FACT: Slaveholding is mentioned ONLY ONCE. In Article 1, Section 9, Paragraph 1 forbids Congress to allow “the importation of negroes of the African race from any foreign country other than the slaveholding States or Territories of the United States of America” … and requires Congress “to pass such laws as shall effectually prevent the same.”


LINK: The Constitution of the Confederate States

Northern Newspaper Confirms Claim:

The Legislature is empowered to prohibit the future emancipation of slaves.

The Holmes County Republican, Millersburg, Ohio – December 26, 1861 – “Secesh Modic Constitution”

The State of Alabama

On August 31, 1865, the radial Republican delegates assembled in Montgomery to write a new constitution for a war-torn Alabama. Following guidelines established by President Andrew Johnson, the radial Republican, among other things, made the practice of the institution of slavery illegal by issuing an ordinance to that effect. The creation of this ordinance by the State of Alabama proves the permanent compact of the Confederacy left the question of the legality of the institution of slavery to the States.  

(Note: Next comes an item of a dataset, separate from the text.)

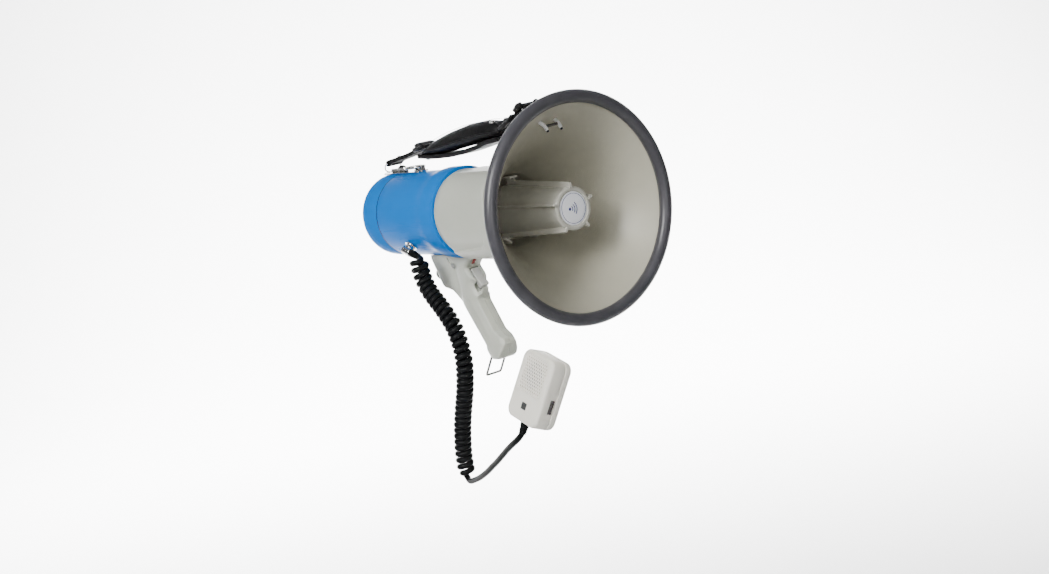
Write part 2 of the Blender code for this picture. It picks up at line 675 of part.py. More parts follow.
def make_handle_fittings(black, steel):
    screw = cross_rod("handle_screw", 1.3, 22.0, SCREW_SPOT, steel, centre_x=-0.5)
    boolean(screw, cross_rod("screw_head", 2.9, 1.8, SCREW_SPOT, centre_x=-11.4, cutter=True),
            "UNION")
    knob = knob_rod("volume_knob", 7.6, 2.0, 9.0, black)
    boolean(knob, knob_rod("knob_shaft", 2.9, -9.0, 5.0, cutter=True), "UNION")
    far_y, far_z = 18.5, -24.5
    leg = 9.6
    points = [(5.0, 0.0, 0.0), (leg, 0.0, 0.0), (leg, far_y, far_z), (-leg, far_y, far_z),
              (-leg, 0.0, 0.0), (-5.0, 0.0, 0.0)]
    wire("handle_bail", points, 0.8, steel, 2, location=(0.0, *BAIL_PIVOT))


def strip(name, route, width, thickness, material):
    """A flat band along a route of (y, z) in the middle plane."""
    points = [point.xz for point in smooth_route([(y, 0.0, z) for y, z in route], 9.0)]
    line = [tuple(point) for point in points]
    outline = shift(line, 0.5 * thickness) + shift(line, -0.5 * thickness)[::-1]
    return side_plate(name, outline, width, material=material)


def make_strap(black, webbing):
    strip("strap_webbing_rear", [(342.0, 61.0), (330.0, 61.0), (300.0, 62.5), (276.0, 66.5),
                                 (262.5, 69.0)], 20.0, 2.0, webbing)
    strip("strap_webbing_front", [(107.0, 83.0), (99.0, 86.0), (84.0, 93.0), (70.0, 101.5),
                                  (59.0, 106.0)], 20.0, 2.0, webbing)
    top = [(246.0, 72.4), (231.0, 74.2), (198.0, 81.0), (164.0, 87.2), (140.0, 89.0), (110.0, 87.4)]
    under = [(110.0, 77.5), (129.0, 76.6), (156.0, 70.6), (189.0, 65.8), (231.0, 64.6),
             (246.0, 66.4)]
    pad = side_plate("strap_pad", top + under, 33.0, material=webbing)
    add_bevel(pad, 2.5, 1, 60.0)
    block("strap_buckle_rear", (27.0, 12.0, 4.5), black, 1.2, 1, location=(0.0, 254.5, 70.5),
          turn=(-6.0, 0.0, 0.0))
    block("strap_buckle_front", (27.0, 16.0, 5.0), black, 1.2, 1, location=(0.0, 90.0, 83.5),
          turn=(-26.0, 0.0, 0.0))


def make_strap_fittings(chrome):
    plate = block("rear_strap_bracket", (18.0, 74.0, 6.0), chrome, location=(0.0, 304.5, 45.7))
    clearance = rod("bracket_clearance", SLEEVE_RADIUS + GAP, 140.0, steps=64,
                    location=(0.0, 300.0, 0.0), turn=(-90.0, 0.0, 0.0), cutter=True)
    ear = block("ring_ear", (4.8, 5.4, 8.0), location=(0.0, 270.2, 50.6), cutter=True)
    hole = rod("ring_hole", 1.9, 20.0, location=(0.0, 270.2, 51.6), turn=(0.0, 90.0, 0.0),
               cutter=True)
    boolean(plate, ear, "UNION")
    boolean(plate, clearance)
    boolean(plate, hole)
    oval = []
    for index in range(28):
        angle = 2.0 * math.pi * index / 28
        oval.append((10.5 * math.sin(angle), 281.2 - 11.0 * math.cos(angle), 51.6))
    wire("rear_strap_ring", oval, 1.2, chrome, 1, cyclic=True)
    leg = [(331.0, 49.8), (339.0, 49.4), (342.4, 49.6), (342.2, 53.6), (339.6, 57.6), (336.0, 58.4)]
    points = [(-7.0, y, z) for y, z in leg] + [(7.0, y, z) for y, z in leg[::-1]]
    wire("rear_strap_wire", points, 0.8, chrome, 1)


def make_front_fittings(chrome):
    bell_outside = [(0.0, 0.0)] + shift(bell_outer_line(), GAP) + [(0.0, 160.0)]
    flared = turned_on_barrel("bell_outside", bell_outside, steps=TURN_STEPS, cutter=True)
    base = block("front_strap_bracket", (24.0, 16.0, 14.0), chrome, location=(0.0, 33.0, 85.0))
    boolean(base, flared)
    leg = [(30.0, 93.8), (42.0, 96.0), (52.0, 100.0), (57.0, 102.6)]
    points = [(-9.0, y, z) for y, z in leg] + [(9.0, y, z) for y, z in leg[::-1]]
    wire("front_strap_loop", points, 1.1, chrome, 1)
    inside = [(bell_radius(y) - 0.6, y) for y in (12.0, 20.0, 28.0, 36.0, 44.0)]
    hub = [(0.0, 12.0)] + inside + [(0.0, 44.0)]
    core = turned_on_barrel("bell_core", hub, steps=TURN_STEPS, cutter=True)
    bar = block("bell_inner_clip", (20.0, 7.0, 5.0), chrome, location=(0.0, 28.5, 82.0),
                turn=(38.0, 0.0, 0.0))
    for side in (-1, 1):
        tab = block("clip_tab", (2.0, 5.0, 11.0), cutter=True, location=(side * 8.0, 25.8, 76.0),
                    turn=(-38.0, 0.0, 0.0))
        boolean(bar, tab, "UNION")
    boolean(bar, core, "INTERSECT")


def build():
    grey = make_material("body_plastic", PLASTIC_GREY, 0.42)
    bell_grey = make_material("bell_plastic", (0.44, 0.41, 0.35), 0.4)
    blue = make_material("blue_plastic", PLASTIC_BLUE, 0.25)
    bumper = make_material("bumper_rubber", RUBBER_GREY, 0.5)
    cream = make_material("mic_plastic", CREAM, 0.45)
    black = make_material("black_plastic", BLACK, 0.45)
    dark = make_material("dark_button", (0.05, 0.05, 0.05), 0.5)
    cord = make_material("cord_rubber", BLACK, 0.4)
    webbing = make_material("strap_webbing", (0.012, 0.012, 0.014), 0.85)
    chrome = make_material("chrome", (0.75, 0.75, 0.75), 0.15, 1.0)
    steel = make_material("steel", STEEL, 0.3, 1.0)
    silver = make_material("trigger_plastic", (0.42, 0.42, 0.40), 0.35)
    white = make_material("label_white", (0.85, 0.86, 0.87), 0.4)
    ferrite = make_material("ferrite", (0.06, 0.06, 0.06), 0.7)
    film = make_material("diaphragm_film", (0.6, 0.45, 0.2), 0.3)
    copper = make_material("copper_wire", (0.8, 0.35, 0.15), 0.3, 1.0)
    board = make_material("circuit_board", (0.03, 0.2, 0.07), 0.5)
    aluminium = make_material("aluminium", (0.7, 0.7, 0.72), 0.35, 1.0)
    can = make_material("capacitor_sleeve", (0.03, 0.03, 0.12), 0.4)
    core = make_material("transformer_core", (0.2, 0.18, 0.16), 0.5, 0.6)
    cell_skin = make_material("battery_sleeve", (0.35, 0.3, 0.1), 0.35)
    frame = make_material("carrier_plastic", (0.08, 0.08, 0.08), 0.5)
    make_bell(bell_grey, bumper)
    make_reflector(bell_grey, white)
    make_driver(bell_grey, steel, ferrite, film, copper)
    make_front_body(grey)
    make_barrel(blue)
    make_electronics(board, aluminium, can, core)
    make_batteries(cell_skin, frame)
    make_socket_and_plug(chrome, cord)
    make_cord(cord)
    make_microphone(cream, dark, cord, steel, board)
    make_handle_shells(grey)
    make_trigger(silver, steel, black)
    make_handle_fittings(black, steel)
    make_strap(black, webbing)
    make_strap_fittings(chrome)
    make_front_fittings(chrome)
    bpy.context.view_layer.update()


build()
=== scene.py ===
"""The looks of the handheld megaphone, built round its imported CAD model.

Shapes are written in the horn frame: millimetres, with the origin at the centre of the bell mouth,
+Y to the rear and +Z up.  The microphone's shapes are written in a frame of its own.
"""
import math

import bmesh
import bpy
import numpy as np
from mathutils import Matrix, Vector
from mathutils.geometry import delaunay_2d_cdt


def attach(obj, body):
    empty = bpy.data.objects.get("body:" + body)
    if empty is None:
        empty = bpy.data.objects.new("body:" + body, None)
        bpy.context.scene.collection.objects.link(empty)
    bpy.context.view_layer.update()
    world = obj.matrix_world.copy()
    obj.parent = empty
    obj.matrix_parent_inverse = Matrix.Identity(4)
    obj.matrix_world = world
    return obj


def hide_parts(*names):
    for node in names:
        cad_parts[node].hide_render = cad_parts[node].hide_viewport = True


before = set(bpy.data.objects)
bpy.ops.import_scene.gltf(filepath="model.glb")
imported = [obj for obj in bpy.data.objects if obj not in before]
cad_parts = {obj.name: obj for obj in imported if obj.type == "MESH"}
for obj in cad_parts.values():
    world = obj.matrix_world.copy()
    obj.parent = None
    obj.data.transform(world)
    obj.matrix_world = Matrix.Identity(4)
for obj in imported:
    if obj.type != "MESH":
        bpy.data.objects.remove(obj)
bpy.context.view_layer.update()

MM = 0.001
HORN = Matrix.Translation((0.0, -0.200, 0.115))
MIC_TURN = [math.radians(angle) for angle in (-23.23, 14.36, -95.51)]
MIC = HORN @ Matrix.Translation((-0.040, 0.0696, -0.1765))
for axis_name, angle in (("Z", MIC_TURN[2]), ("Y", MIC_TURN[1]), ("X", MIC_TURN[0])):
    MIC = MIC @ Matrix.Rotation(angle, 4, axis_name)
MIC_CASE_SCALE = 1.075
MIC = MIC @ Matrix.Scale(MIC_CASE_SCALE, 4)

# ---------------------------------------------------------------- materials


def node(tree, kind, **values):
    item = tree.nodes.new(kind)
    for key, value in values.items():
        if key in item.inputs:
            item.inputs[key].default_value = value
        else:
            setattr(item, key, value)
    return item


def new_material(name):
    material = bpy.data.materials.new(name)
    material.use_nodes = True
    tree = material.node_tree
    shader = tree.nodes["Principled BSDF"]
    coords = tree.nodes.new("ShaderNodeTexCoord")
    return material, tree, shader, coords.outputs["Object"]


def noise_of(tree, coords, scale, detail=3.0, roughness=0.55, stretch=None):
    """A noise value, even in all directions or stretched by a scale per axis."""
    if stretch:
        mapping = node(tree, "ShaderNodeMapping")
        mapping.inputs["Scale"].default_value = stretch
        tree.links.new(coords, mapping.inputs["Vector"])
        coords = mapping.outputs["Vector"]
    noise = node(tree, "ShaderNodeTexNoise", Scale=scale, Detail=detail, Roughness=roughness)
    tree.links.new(coords, noise.inputs["Vector"])
    return noise.outputs["Fac"]


def spread(tree, value, low, high, to_low, to_high):
    """Map a value from one range to another."""
    remap = node(tree, "ShaderNodeMapRange")
    for socket, number in zip(("From Min", "From Max", "To Min", "To Max"), (low, high, to_low, to_high)):
        remap.inputs[socket].default_value = number
    tree.links.new(value, remap.inputs["Value"])
    return remap.outputs["Result"]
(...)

The Ordinance which made slavery illegal to practice in the State of Alabama

Why is this FACT important?

The fact the language isn’t enumerated in the compact establishes that slavery was part of the reserved powers of the States themselves, and not the restricted and enumerated powers of the Congress of the Confederate States. Contrary to popular belief, the legality of slavery was not enshrined in the Constitution of the Confederate States but ultimately, the States held the Constitutional authority for the establishment, administration, even total abolishment of the institution of the slavery within their own respective State jurisdictions. It establishes the fact that the States of the compact wanted no interference from the Congress of the Confederate States, their agent, of the right of property in slaves.